We recommend starting with the four controls that close the most common gaps:

  • Segregation of duties: Keep vendor setup, invoice approval, and payment execution with different people, or use owner-level review as a compensating control.
  • Independent bank reconciliation: Make sure the person reconciling the bank isn't the same person who can change vendor payment details.
  • Verified vendor onboarding: Require W-9 collection, TIN verification, and employee cross-checks before any first payment goes out.
  • Anonymous tip reporting: Set up a channel where employees can report suspicious activity without fear of retaliation.

AP automation tools like Ramp can add duplicate detection, approval workflows, and better audit trails on top of these basics.

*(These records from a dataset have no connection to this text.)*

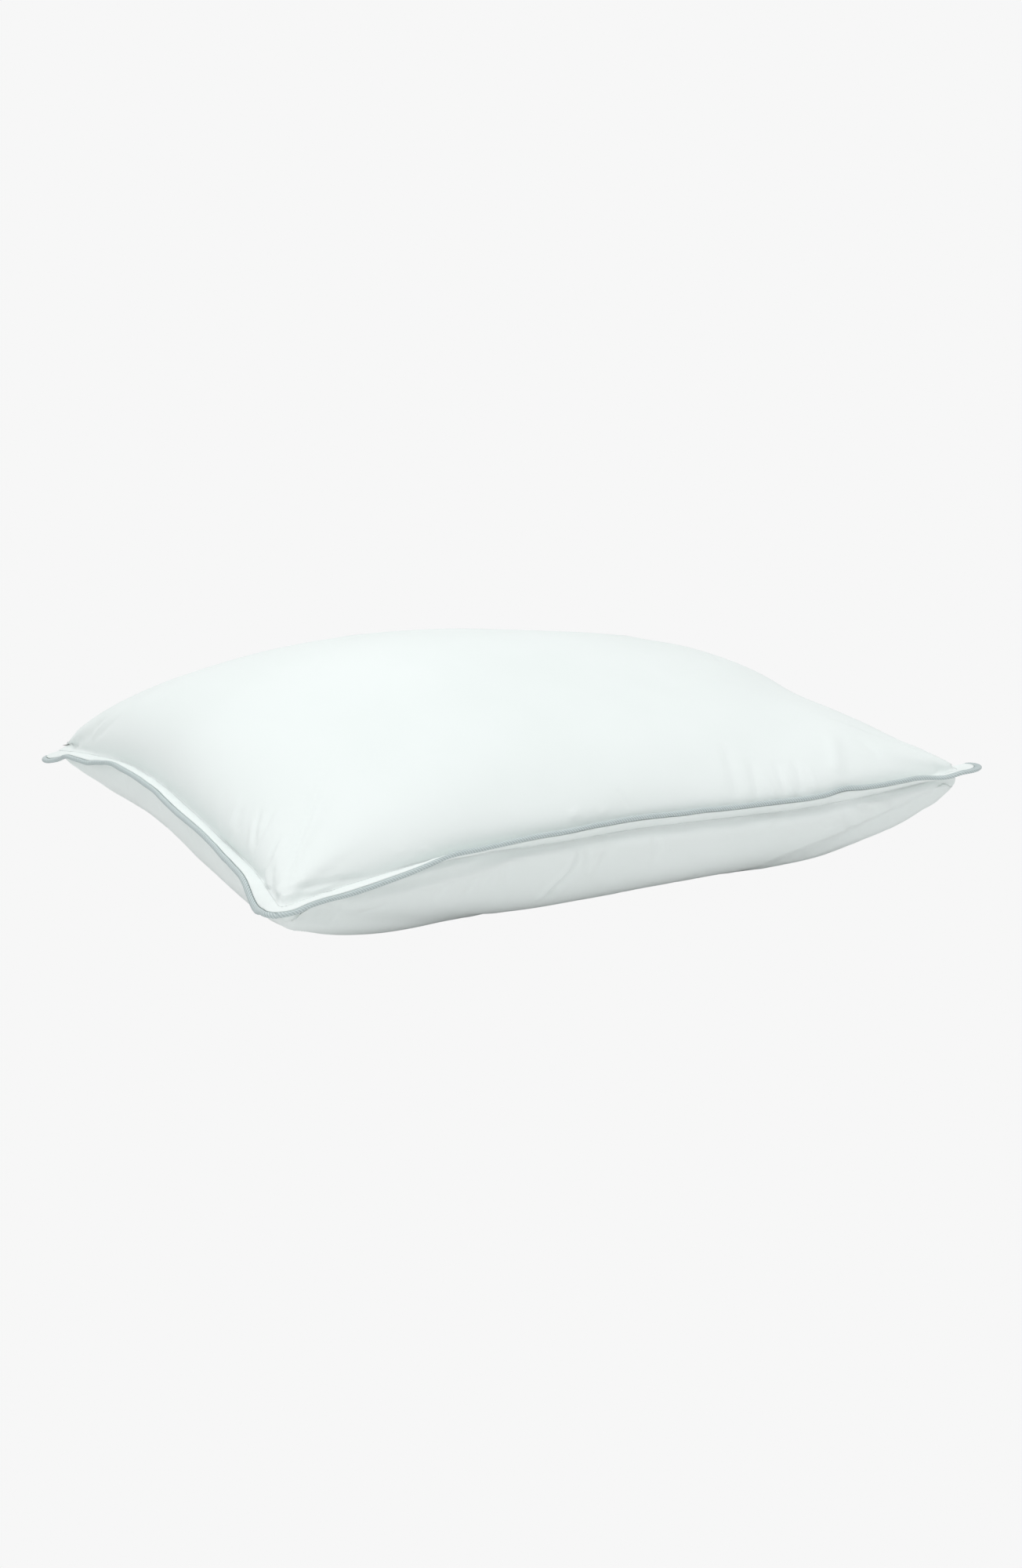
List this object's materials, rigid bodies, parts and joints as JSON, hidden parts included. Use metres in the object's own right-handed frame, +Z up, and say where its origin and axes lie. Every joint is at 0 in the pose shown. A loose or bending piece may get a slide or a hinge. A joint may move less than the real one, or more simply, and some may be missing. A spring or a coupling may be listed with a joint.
{
  "type": "bed pillow",
  "caption": "Plump rectangular bed pillow with a flat stitched flange and corded piping all round, resting on its underside.",
  "frame": {"origin": "centre of the flat patch that the pillow rests on, at the bottom centre of the whole pillow", "axes": "+X along the pillow's long side, +Y towards its back long side, +Z up"},
  "size_m": [0.6525, 0.4668, 0.1822],
  "materials": {
    "cotton_cloth": "smooth, tightly woven, faintly cool white cotton",
    "piping_cloth": "grey-blue cotton cut on the bias, fine diagonal twill",
    "loose_fill": "loose white clusters, matte",
    "cord": "soft undyed cotton cord, matte",
    "thread": "white sewing thread, slight sheen",
    "label_ribbon": "white satin ribbon, blank"
  },
  "bodies": {
    "root": {"top_panel": "cotton_cloth", "bottom_panel": "cotton_cloth", "filling": "loose_fill", "piping_cord": "cord", "piping_cover": "piping_cloth", "joining_seam_thread": "thread", "topstitch_needle_thread": "thread", "topstitch_bobbin_thread": "thread", "closing_seam_thread": "thread", "care_label": "label_ribbon"}
  },
  "joints": []
}
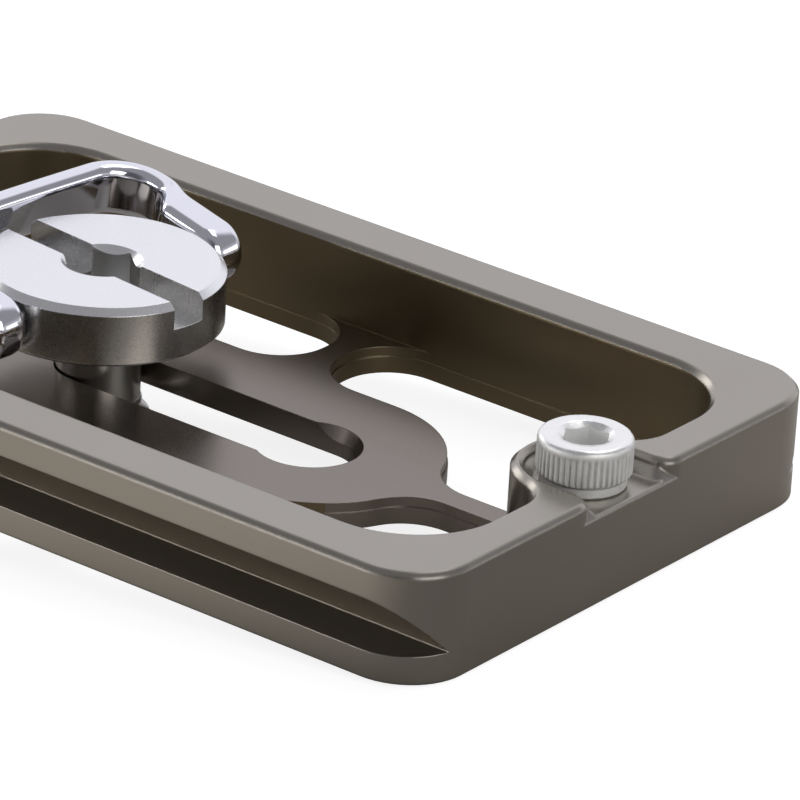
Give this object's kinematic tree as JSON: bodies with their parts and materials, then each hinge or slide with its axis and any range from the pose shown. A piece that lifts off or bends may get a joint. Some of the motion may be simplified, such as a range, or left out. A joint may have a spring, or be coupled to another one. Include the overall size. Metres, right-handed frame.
{
  "type": "tripod quick release plate",
  "caption": "Skeleton quick release plate with a dovetail for a tripod head clamp, a captive camera screw with a folding D-ring in a slot, and stop screws at its ends.",
  "frame": {"origin": "the middle of the camera face, which lies at z = 0; the part is stored clamp side up, as it is pictured", "axes": "+X along the dovetail, from the camera screw's rest place towards its entry hole; +Z out of the clamp side, away from the camera; +Y completes the right-handed frame"},
  "size_m": [0.06, 0.038, 0.0126],
  "materials": {
    "plate_anodised": "hard anodised in titanium grey-brown, fine blasted satin",
    "screw_steel": "turned stainless steel, satin",
    "ring_chrome": "polished, mirror bright",
    "stop_screw_nickel": "bright nickel plated",
    "strip_rubber": "matt black, fine ribs"
  },
  "bodies": {
    "plate": {"plate_body": "plate_anodised", "stop_screw_left": "stop_screw_nickel", "stop_screw_right": "stop_screw_nickel", "rubber_strip_front": "strip_rubber", "rubber_strip_back": "strip_rubber"},
    "screw": {"camera_screw": "screw_steel"},
    "ring": {"d_ring": "ring_chrome"}
  },
  "joints": [
    {"name": "screw_slide", "type": "slide", "parent": "plate", "child": "screw", "axis": [1, 0, 0], "range_m": [0, 0.0159]},
    {"name": "ring_hinge", "type": "hinge", "parent": "screw", "child": "ring", "pos_m": [-0.00875, 0, 0.00655], "axis": [0.1045, 0.9945, 0], "range_deg": [-28, 188]}
  ]
}
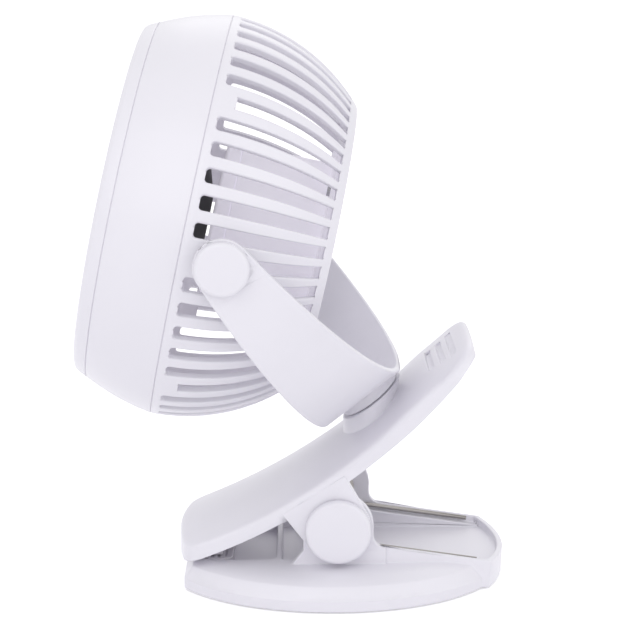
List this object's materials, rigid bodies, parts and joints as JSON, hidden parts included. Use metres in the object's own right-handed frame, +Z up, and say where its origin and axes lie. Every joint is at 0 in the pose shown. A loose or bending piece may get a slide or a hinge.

But automation reduces certain risks without eliminating fraud. We'd start with the controls above, then layer in technology where it meaningfully tightens things up.

Frequently asked questions about vendor fraud

What is the most common type of vendor fraud?

Ghost vendor schemes are among the most frequently reported. An employee creates a fake company in the payment system and submits invoices that route payment to themselves. Duplicate invoicing and overbilling are also common, especially because they hide within legitimate vendor relationships.

How do I verify if a vendor is legitimate?

Collect a W-9 before any first payment, verify the legal name and Tax ID through the IRS TIN Matching program, confirm business registration through the state Secretary of State database, and cross-check the address against employee records. A simple onboarding checklist plus a second-person review catches most of what matters.

Can AP automation prevent vendor fraud?

It can close several gaps but won't eliminate fraud on its own. Automation tools flag duplicates, enforce approval workflows, and create stronger audit trails. If the same person can still create a vendor, approve the invoice, and send the payment, software won't save the process.